The short answer is, it depends. But at Novel Growth Partners, our revenue-based financing is designed for early-stage B2B/Enterprise software companies with the following financial characteristics:

  • Minimum $500k revenue + near profitability
  • 30%+ YoY revenue growth
  • Predictable revenue

One of the advantages of RBF is that it is very flexible for many stages of a company. On top of these financial characteristics, you can be a great fit for RBF if you’re a bootstrapped company, you have prior Angel or VC investment, you’re looking for a bridge round, or you’re looking to wrap up your current fundraise. Finally, at Novel Growth, we prefer to work with founders who need operational help and who are seeking capital targeted for revenue growth rather than R&D.

What happens if my revenues decrease?

Since your payments are based on a percentage of your cash collections, when your revenue or cash collections decrease, your payments decrease. Of course, the opposite is also true. In any case, what happens when your revenues decrease is that your payments become smaller and it takes longer for you to pay back the initial investment. However, unlike other types of debt, the way our revenue-based financing is structured means you pay only when you collect cash, which prevents cash flow issues typically associated with, for example, a term loan.

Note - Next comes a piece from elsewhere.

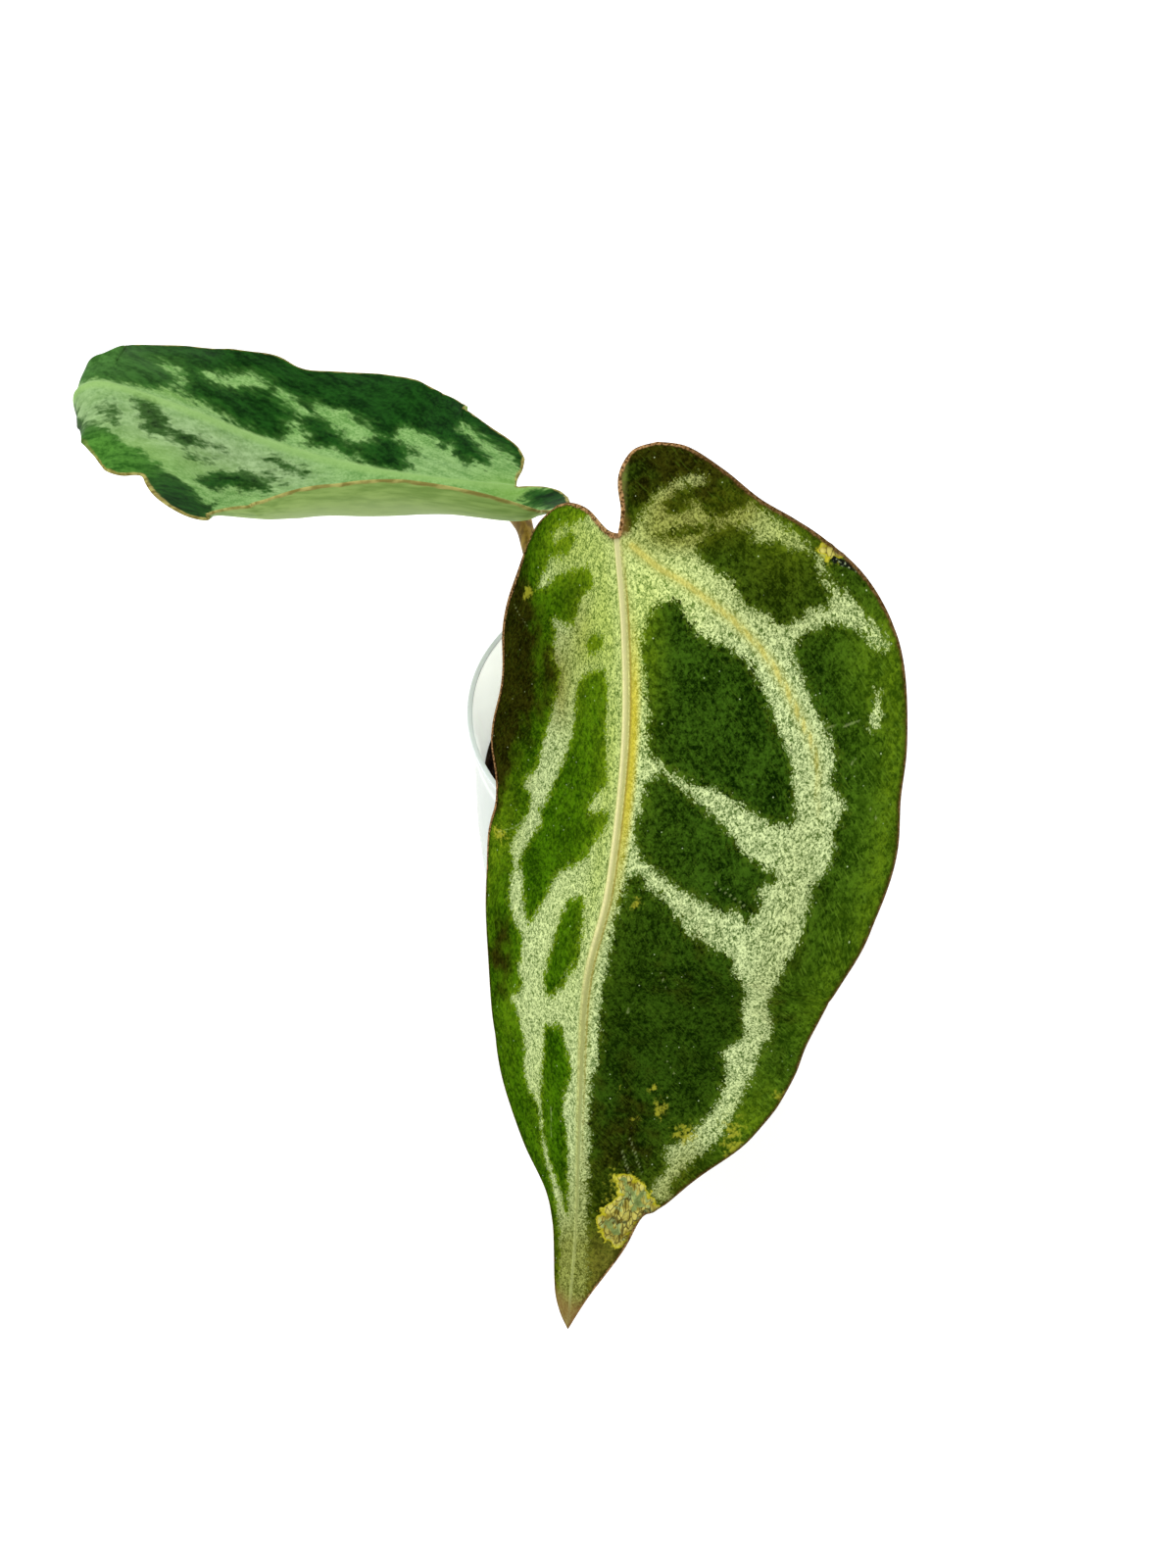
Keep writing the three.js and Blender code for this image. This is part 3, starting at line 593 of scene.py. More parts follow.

Does revenue-based financing negatively affect my ability to raise venture capital?

We play well with other investors like Angels or Venture Capital. Most previous investors appreciate the flexibility of our approach, minimal or no dilution, and the tactical sales help we provide. If anything, revenue-based financing can help you bridge the funding gap between valuation milestones, better positioning you to raise your next round.